4. The Fountain, directed by Darren Aronofsky -- The original tag line for Kubrick's 2001: A Space Odyssey was 'The ultimate trip," undoubtedly aware of the many implications of that statement; in much the same way, I find The Fountain a rightful heir as a gorgeous flick that forces the viewer to use her brain. A lot of people hated this movie, perhaps because they expected so much from it after Pi and Requiem for a Dream, not envisioning a highly stylish personal picture. The movie intertwines three stories -- past, present, future -- played by the same actors with similar character names, all hunting for the secret to eternal life. The end result is perplexing and mystifying on many levels -- and yet I literally had my breath taken away with this one.

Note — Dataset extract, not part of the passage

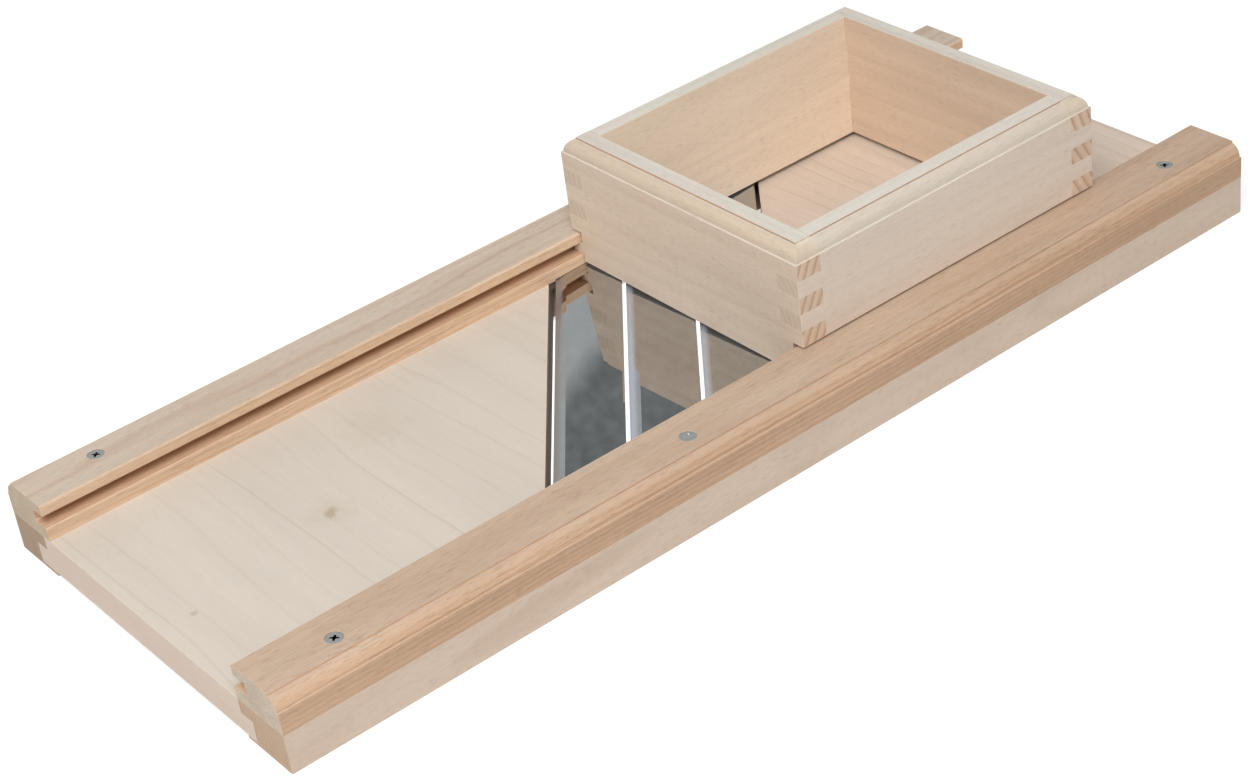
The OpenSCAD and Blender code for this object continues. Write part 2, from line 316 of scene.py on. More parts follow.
def make_beech_group():
    """Solid beech: rings round a far pith, late wood lines, flecks and fibres.

    The vector has the grain along X, with the pith on the X axis.
    """
    tree, given, out = new_group(
        "beech figure",
        [
            ("Vector", VECTOR, None),
            ("Wood", COLOUR, (0.6, 0.5, 0.4, 1.0)),
            ("Line", COLOUR, (0.4, 0.3, 0.2, 1.0)),
            ("Fleck", COLOUR, (0.3, 0.2, 0.1, 1.0)),
            ("Ring Width", NUMBER, 0.003),
            ("Ring Wander", NUMBER, 0.5),
            ("Ring Depth", NUMBER, 0.4),
            ("Line Width", NUMBER, 0.3),
            ("Fleck Depth", NUMBER, 0.35),
            ("End Grain", NUMBER, 0.0),
            ("End Depth", NUMBER, 0.6),
            ("Tint", NUMBER, 0.5),
        ],
        [("Color", COLOUR), ("Roughness", NUMBER), ("Height", NUMBER)],
    )
    place = given["Vector"]
    # slow wander of the rings along and across the plank
    wander = stretched_noise(tree, place, (5.0, 20.0, 20.0), 1.0, 0.4)
    ripple = stretched_noise(tree, place, (24.0, 80.0, 80.0), 1.0, 0.5)
    parts = axes(tree, place)
    across = times(tree, parts[1], parts[1])
    square = fused(tree, parts[2], parts[2], across)
    radius = sums(tree, "SQRT", square)
    rings = sums(tree, "DIVIDE", radius, given["Ring Width"])
    shift = times(tree, centred(tree, wander), 7.0)
    shift = fused(tree, centred(tree, ripple), 0.8, shift)
    count = fused(tree, shift, given["Ring Wander"], rings)
    part = sums(tree, "FRACT", count)
    # each ring darkens slowly towards its late wood, then stops short
    rise = sums(tree, "DIVIDE", inverse(tree, part), given["Line Width"])
    rise = sums(tree, "SUBTRACT", 1.0, rise, clamp=True)
    rise = sums(tree, "POWER", rise, 1.4)
    stop = sums(tree, "DIVIDE", part, times(tree, given["Line Width"], 0.35))
    stop = sums(tree, "SUBTRACT", 1.0, stop, clamp=True)
    late = sums(tree, "MAXIMUM", rise, stop)
    # every ring has its own strength; end grain evens it out
    own = put(tree, "ShaderNodeTexWhiteNoise", noise_dimensions="1D")
    join(tree, sums(tree, "FLOOR", sums(tree, "ADD", count, 0.12)), own.inputs["W"])
    strengths = [(0.0, 0.25), (0.5, 0.5), (0.8, 0.85), (1.0, 1.0)]
    strength = ramp(tree, own.outputs["Value"], strengths)
    fade = stretched_noise(tree, place, (8.0, 60.0, 60.0), 1.0, 0.5)
    fade = ramp(tree, fade, [(0.3, 0.35), (0.65, 1.0)])
    strength = times(tree, strength, fade)
    even = times(tree, given["End Grain"], 0.65)
    strength = sums(tree, "MAXIMUM", strength, even)
    line = times(tree, late, strength)
    more = sums(tree, "SUBTRACT", given["End Depth"], given["Ring Depth"])
    depth = fused(tree, given["End Grain"], more, given["Ring Depth"])
    line = times(tree, line, depth, clamp=True)
    # broad soft changes of shade, along the grain
    cloud = stretched_noise(tree, place, (7.0, 45.0, 45.0), 2.0, 0.55)
    band = stretched_noise(tree, place, (2.5, 260.0, 260.0), 1.0, 0.5)
    shade = fused(tree, centred(tree, cloud), 0.16, 1.0)
    band = times(tree, centred(tree, band), given["Tint"])
    shade = fused(tree, band, 0.30, shade)
    # flecks: many short dashes, dots on the end grain
    dashes = stretched_noise(tree, place, (190.0, 2500.0, 2500.0), 1.0, 0.4)
    dashes = ramp(tree, dashes, [(0.54, 0.0), (0.68, 1.0)])
    streaks = stretched_noise(tree, place, (70.0, 1400.0, 1400.0), 2.0, 0.5)
    streaks = ramp(tree, streaks, [(0.56, 0.0), (0.74, 1.0)])
    patchy = stretched_noise(tree, place, (25.0, 120.0, 120.0), 1.0, 0.5)
    patchy = ramp(tree, patchy, [(0.35, 0.65), (0.65, 1.0)])
    flecks = sums(tree, "MAXIMUM", dashes, times(tree, streaks, 0.6))
    flecks = times(tree, flecks, patchy)
    flecks = times(tree, flecks, given["Fleck Depth"], clamp=True)
    fibres = stretched_noise(tree, place, (40.0, 3600.0, 3600.0), 2.0, 0.6)
    shade = fused(tree, centred(tree, fibres), 0.10, shade)
    # warmer and paler patches
    warm = stretched_noise(tree, place, (11.0, 70.0, 70.0), 1.0, 0.5)
    warm = times(tree, ramp(tree, warm, [(0.35, 0.0), (0.7, 1.0)]), given["Tint"])
    wood = blend_colours(tree, times(tree, warm, 0.22), given["Wood"], given["Line"])
    wood = blend_colours(tree, line, wood, given["Line"])
    wood = blend_colours(tree, flecks, wood, given["Fleck"])
    join(tree, vector_sum(tree, "SCALE", wood, shade, "Vector"), out["Color"])
    rough = fused(tree, fibres, 0.16, 0.46)
    rough = fused(tree, flecks, 0.12, rough)
    rough = fused(tree, given["End Grain"], 0.16, rough, clamp=True)
    join(tree, rough, out["Roughness"])
    height = fused(tree, flecks, -0.7, times(tree, fibres, 0.5))
    height = fused(tree, line, 0.25, height)
    join(tree, height, out["Height"])
    return tree


def make_wear_and_sheen_group():
    """Edge wear and sheen: a mask that is 1 on rounded edges and 0 on flat faces; materials use it
    for wear and for a painted highlight.
    """
    tree, given, out = new_group(
        "edge wear",
        [("Vector", VECTOR, None), ("Width", NUMBER, 0.0012), ("Patchiness", NUMBER, 0.5)],
        [("Mask", NUMBER)],
    )
    rounded = put(tree, "ShaderNodeBevel", samples=6)
    join(tree, given["Width"], rounded.inputs["Radius"])
    plain = put(tree, "ShaderNodeNewGeometry")
    match = vector_sum(tree, "DOT_PRODUCT", rounded.outputs[0], plain.outputs["Normal"])
    edge = ramp(tree, inverse(tree, match), [(0.01, 0.0), (0.22, 1.0)])
    patches = stretched_noise(tree, given["Vector"], (240.0, 240.0, 240.0), 3.0, 0.6)
    patches = ramp(tree, patches, [(0.35, 0.0), (0.65, 1.0)])
    kept = times(tree, patches, given["Patchiness"])
    kept = sums(tree, "ADD", kept, inverse(tree, given["Patchiness"]), clamp=True)
    join(tree, times(tree, edge, kept, clamp=True), out["Mask"])
    return tree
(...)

I can't tell you with confidence that I "got" the picture, but I felt I had gone through a truly thought-provoking experience. I wonder how this will translate to the small screen, as I found the picture's attempts at grandeur mesmerizing on the large one. (Two other messy films that had me going precisely because of the messiness, done by directors with clout: Marc Foster's Stranger than Fiction and Alejandro González Iñárritu's Babel.)

3. Shortbus, directed by John Cameron Mitchell -- I had been curious about this ever since 2003, when I got to interview Mitchell in Lima and he told me about the beginnings of this follow-up to Hedwig and the Angry Inch; in this one, he said, people would be having real sex, but it would be metaphorical, not pornographic. Reading and listening to folks talk about the film after its release, people got so hung up on the sex and its reality, that I felt that they missed the point of what is really a whisp of a movie, a fantasy involving a melange of New Yorkers who can't seem to remember E.M. Forster's famous epigram to Howards End: only connect. Much like laughter punctuates the horrific in such disparate elements as MacBeth, the early Rossellini film Rome, Open City and the most basic of horror flicks, the rather graphic nature of the sex shown here only punctuates the fantasy. For me, the various scenes of New York made out of paper-maiché were far more indicative of what the movie was all about -- and why, when the entire cast started a sing-a-long toward the end of the movie, it didn't seem out of place.

2. Little Children, directed by Todd Field -- Up until I started actually writing these out, I was planning to put this at the top of my list. For starters, the movie has to be the best trailer made this year. The film itself is a careful study of repressed, fragile denizens of suburbia, connected largely through their conceptions of parenthood. (Hmm, perhaps this is why I liked this film so much.) I found this movie completely unpredictable, tense and unnerving in many ways. (That Isay this about a film that prominently features a voice-over narrator, which I usually loathe, says something.) The cast is exceptional, particularly Kate Winslet, Patrick Wilson, Jackie Earle Hailey and Phyllis Somerville and Field's taut direction is evident throughout.

1. Day Night Day Night, directed by Julia Loktev -- I have decided to leave the top spot for a film I saw at Telluride that has not gotten a release, nor might it ever. It's one of those films that makes you bang your head against something hard when you think of how many National Lampoon flicks get released while no one will give this one a chance. The plot, what little there is, is simple: a girl spends the last 48 hours of her life preparing to be a suicide bomber. The film is far more complex than that one sentence. For one, the little we know about her works wonders -- and this changes as the film continues. Loktev (who won the Director's Fortnight prize at Cannes for this) keeps the camera so uncomfortably close to the protagonist that we as viewers start to sense everything about her -- and Williams, who is a major find, brings out a tight, subtle performance that pierces. The questions brought up with this piece demonstrate just how film in its very stylishness can also say something important.